For AI tools that fundamentally alter workflows, a simple software deployment is insufficient. Success requires a dedicated team of 'forward deployed' experts (e.g., ex-lawyers for legal tech) to manage the enormous change management undertaking, ensuring adoption and proficiency across the client organization.
In specialized AI verticals like legal tech, market dynamics are extremely skewed. The top player is expected to capture 90% of the market, leaving scraps for all other competitors. This necessitates an aggressive growth strategy focused solely on achieving leadership, as there's no prize for second place.
Legora pivoted its core model provider from OpenAI to Anthropic, driven by a strategic belief that Anthropic is aligning more with enterprise-grade needs while OpenAI is increasingly targeting the B2C market. This signals a potential bifurcation in the foundation model landscape based on end-market focus.
Despite high-profile deals, enterprise customers in nascent AI categories are not yet loyal. They are signing short (1-3 year) contracts and treating vendors as an 'extended pilot' or a 'call option on AI.' This indicates the market remains fluid, and incumbency is not yet a strong moat for early leaders.
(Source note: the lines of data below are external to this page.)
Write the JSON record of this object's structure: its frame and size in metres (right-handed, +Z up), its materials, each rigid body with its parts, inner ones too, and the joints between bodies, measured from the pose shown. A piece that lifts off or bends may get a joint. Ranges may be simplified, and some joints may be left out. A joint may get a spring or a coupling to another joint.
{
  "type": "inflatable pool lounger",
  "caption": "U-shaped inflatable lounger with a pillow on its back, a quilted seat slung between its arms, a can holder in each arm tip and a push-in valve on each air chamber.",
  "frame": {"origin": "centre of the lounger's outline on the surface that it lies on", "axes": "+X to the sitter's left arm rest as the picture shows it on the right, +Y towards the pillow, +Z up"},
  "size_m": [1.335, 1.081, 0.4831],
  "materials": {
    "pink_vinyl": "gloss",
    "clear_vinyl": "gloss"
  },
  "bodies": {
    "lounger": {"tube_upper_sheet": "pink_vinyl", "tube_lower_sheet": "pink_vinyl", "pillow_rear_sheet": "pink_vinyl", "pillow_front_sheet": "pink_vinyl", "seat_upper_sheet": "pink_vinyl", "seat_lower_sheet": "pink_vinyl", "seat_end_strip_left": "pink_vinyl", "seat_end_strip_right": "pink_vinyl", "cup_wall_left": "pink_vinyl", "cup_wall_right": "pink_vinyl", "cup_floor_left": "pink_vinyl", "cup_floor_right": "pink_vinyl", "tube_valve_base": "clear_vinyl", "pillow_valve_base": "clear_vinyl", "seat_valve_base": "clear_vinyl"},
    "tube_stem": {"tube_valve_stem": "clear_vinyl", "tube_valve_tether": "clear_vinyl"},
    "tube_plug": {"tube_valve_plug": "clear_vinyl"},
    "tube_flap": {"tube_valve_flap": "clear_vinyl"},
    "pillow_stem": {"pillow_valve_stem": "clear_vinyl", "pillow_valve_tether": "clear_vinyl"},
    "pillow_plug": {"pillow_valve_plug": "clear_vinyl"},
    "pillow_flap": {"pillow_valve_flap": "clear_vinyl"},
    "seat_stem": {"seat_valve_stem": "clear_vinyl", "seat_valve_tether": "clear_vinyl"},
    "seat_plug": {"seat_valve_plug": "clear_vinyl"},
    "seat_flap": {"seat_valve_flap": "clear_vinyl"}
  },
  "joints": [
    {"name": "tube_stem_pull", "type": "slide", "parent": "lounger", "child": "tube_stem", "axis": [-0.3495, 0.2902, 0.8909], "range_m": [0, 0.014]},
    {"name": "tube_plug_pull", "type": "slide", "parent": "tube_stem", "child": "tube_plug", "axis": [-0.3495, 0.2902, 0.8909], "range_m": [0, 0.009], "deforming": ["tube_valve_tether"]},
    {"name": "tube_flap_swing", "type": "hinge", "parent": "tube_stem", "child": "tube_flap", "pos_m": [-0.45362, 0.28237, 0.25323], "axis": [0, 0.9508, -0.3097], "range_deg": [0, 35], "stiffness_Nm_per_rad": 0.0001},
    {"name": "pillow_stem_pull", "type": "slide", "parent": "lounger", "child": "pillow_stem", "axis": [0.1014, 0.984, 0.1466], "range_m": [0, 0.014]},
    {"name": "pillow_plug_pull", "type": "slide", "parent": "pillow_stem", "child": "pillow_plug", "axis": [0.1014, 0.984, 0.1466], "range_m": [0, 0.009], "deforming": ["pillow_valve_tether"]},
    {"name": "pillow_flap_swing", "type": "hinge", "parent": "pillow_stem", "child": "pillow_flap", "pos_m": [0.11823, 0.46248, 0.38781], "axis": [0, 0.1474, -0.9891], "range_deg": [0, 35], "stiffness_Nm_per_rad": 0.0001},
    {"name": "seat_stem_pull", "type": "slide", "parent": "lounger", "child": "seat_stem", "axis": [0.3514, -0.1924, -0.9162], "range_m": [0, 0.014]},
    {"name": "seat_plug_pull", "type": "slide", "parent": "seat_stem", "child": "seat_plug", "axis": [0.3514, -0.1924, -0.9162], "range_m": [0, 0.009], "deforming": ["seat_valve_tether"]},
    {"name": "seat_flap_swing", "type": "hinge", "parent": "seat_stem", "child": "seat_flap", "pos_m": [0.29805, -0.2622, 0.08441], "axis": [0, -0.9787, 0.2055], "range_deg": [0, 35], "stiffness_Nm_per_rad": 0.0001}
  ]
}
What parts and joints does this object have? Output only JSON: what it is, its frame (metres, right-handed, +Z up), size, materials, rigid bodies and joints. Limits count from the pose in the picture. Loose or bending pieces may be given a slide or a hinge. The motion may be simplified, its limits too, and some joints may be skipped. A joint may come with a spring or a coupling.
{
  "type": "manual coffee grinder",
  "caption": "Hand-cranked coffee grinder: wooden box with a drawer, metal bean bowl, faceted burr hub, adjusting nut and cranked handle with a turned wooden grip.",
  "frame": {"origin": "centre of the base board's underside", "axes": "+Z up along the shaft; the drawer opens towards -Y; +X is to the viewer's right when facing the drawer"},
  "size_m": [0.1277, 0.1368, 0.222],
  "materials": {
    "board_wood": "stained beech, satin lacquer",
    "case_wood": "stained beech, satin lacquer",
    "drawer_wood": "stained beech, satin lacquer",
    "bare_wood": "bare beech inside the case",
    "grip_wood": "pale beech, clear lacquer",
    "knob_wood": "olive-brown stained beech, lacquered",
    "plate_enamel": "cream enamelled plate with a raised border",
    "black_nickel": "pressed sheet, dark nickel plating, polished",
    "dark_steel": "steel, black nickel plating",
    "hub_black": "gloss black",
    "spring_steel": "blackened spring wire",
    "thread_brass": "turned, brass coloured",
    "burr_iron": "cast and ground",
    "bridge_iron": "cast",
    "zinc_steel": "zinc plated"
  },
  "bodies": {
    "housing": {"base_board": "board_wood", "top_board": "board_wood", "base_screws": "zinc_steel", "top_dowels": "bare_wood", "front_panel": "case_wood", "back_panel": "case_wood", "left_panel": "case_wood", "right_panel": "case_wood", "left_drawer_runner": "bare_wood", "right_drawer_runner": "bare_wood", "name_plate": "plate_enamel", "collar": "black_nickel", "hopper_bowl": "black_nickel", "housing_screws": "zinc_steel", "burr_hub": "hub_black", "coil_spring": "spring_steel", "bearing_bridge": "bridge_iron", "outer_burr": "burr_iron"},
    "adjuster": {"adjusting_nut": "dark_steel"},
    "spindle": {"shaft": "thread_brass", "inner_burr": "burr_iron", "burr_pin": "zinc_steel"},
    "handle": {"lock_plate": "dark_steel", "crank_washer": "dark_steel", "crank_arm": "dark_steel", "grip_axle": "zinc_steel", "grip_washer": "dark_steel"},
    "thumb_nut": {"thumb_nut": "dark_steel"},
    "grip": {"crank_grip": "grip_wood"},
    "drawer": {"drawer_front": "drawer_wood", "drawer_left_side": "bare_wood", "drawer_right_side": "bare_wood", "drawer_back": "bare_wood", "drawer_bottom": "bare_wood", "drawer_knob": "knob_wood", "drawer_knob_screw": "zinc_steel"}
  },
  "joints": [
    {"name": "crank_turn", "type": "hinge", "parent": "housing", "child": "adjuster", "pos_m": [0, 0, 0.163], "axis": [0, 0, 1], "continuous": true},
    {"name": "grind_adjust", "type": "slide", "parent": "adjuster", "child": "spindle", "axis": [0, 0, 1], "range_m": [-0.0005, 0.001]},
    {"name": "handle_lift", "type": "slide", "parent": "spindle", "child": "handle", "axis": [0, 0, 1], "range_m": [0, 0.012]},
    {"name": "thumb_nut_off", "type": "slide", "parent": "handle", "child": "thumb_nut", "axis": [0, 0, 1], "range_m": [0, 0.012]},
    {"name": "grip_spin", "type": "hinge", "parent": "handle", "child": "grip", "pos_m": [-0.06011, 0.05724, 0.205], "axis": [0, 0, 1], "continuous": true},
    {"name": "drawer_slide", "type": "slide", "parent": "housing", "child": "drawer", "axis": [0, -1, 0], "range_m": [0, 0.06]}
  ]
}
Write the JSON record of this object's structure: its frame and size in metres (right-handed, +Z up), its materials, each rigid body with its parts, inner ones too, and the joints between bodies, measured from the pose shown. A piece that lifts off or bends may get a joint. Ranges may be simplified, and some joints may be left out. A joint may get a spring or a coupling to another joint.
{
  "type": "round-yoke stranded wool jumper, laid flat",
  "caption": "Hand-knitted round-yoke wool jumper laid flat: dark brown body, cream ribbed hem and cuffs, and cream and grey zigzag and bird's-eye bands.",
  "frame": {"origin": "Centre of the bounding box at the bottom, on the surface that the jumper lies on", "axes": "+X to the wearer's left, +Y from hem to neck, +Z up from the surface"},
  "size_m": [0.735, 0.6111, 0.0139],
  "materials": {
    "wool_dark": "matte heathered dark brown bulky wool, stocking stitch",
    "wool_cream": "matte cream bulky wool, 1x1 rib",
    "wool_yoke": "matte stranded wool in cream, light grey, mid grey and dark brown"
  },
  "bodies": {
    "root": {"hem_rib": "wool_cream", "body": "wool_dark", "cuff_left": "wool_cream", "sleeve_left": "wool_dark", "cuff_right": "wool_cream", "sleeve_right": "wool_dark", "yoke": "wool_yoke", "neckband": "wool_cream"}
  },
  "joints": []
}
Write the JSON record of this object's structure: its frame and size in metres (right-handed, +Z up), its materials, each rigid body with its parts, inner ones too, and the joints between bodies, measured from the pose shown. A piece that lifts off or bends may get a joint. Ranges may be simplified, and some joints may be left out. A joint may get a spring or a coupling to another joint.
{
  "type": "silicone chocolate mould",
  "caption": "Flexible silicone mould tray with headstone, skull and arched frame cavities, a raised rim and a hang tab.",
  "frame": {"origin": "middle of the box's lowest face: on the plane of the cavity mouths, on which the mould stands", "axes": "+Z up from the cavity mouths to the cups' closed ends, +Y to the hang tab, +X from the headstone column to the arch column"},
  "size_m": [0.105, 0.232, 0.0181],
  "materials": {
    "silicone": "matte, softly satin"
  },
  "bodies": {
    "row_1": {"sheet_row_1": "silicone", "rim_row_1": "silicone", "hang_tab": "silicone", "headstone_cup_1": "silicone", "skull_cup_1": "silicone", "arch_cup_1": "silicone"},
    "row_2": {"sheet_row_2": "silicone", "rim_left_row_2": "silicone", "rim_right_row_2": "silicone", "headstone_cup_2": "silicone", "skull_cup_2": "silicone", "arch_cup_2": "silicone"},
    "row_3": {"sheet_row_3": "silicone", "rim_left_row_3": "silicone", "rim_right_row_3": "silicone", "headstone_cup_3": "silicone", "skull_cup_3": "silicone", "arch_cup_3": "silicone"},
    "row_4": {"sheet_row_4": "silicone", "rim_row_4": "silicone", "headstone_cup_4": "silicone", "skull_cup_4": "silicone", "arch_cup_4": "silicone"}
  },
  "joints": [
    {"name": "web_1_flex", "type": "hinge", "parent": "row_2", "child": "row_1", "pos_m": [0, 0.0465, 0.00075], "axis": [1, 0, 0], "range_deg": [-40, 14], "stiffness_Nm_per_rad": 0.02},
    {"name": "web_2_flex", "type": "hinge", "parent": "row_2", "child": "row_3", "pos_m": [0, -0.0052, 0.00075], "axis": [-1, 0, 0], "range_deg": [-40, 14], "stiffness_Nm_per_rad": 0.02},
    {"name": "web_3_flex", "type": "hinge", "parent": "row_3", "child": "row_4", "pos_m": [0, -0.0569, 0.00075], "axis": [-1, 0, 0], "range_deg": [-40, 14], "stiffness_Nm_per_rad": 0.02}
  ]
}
Legora has successfully scaled its product organization by hiring former YC founders to lead autonomous 'pods.' This strategy leverages the fact that founders excel in environments with high ownership and delegated responsibility, allowing them to operate their product area like a mini-startup and maintain development velocity.
Early-stage AI startups should resist spending heavily on fine-tuning foundational models. With base models improving so rapidly, the defensible value lies in building the application layer, workflow integrations, and enterprise-grade software that makes the AI useful, allowing the startup to ride the wave of general model improvement.
After raising $35M, Legora's CEO made the bold decision to halt all sales for six months. This time was used to refactor the product for enterprise-level reliability and scale, preventing churn and enabling the company to later onboard thousands of users per day. This prioritizes technical foundation over short-term revenue.
AI is predicted to be the primary catalyst for a dramatic consolidation of the legal market. Firms that effectively leverage technology will gain significant competitive advantages, leading to market share capture and private equity-backed roll-up strategies. The landscape of 200 top US law firms could shrink to just 12-20 dominant players.
AI startups often use traditional per-seat pricing to simplify purchasing for enterprise buyers. The CEO of Legora admits this is suboptimal for the vendor, as high LLM costs from power users can destroy margins. The shift to a more logical consumption-based model is currently blocked by the buyer's operational readiness, not the vendor's preference.
European founders can de-risk US expansion by proving they can sell to and serve top-tier American enterprise clients from abroad. Legora's CEO set a goal to sign two 'AMLA 200' law firms from Europe first. Achieving this validated their GTM strategy and gave them the confidence to invest in a physical US presence.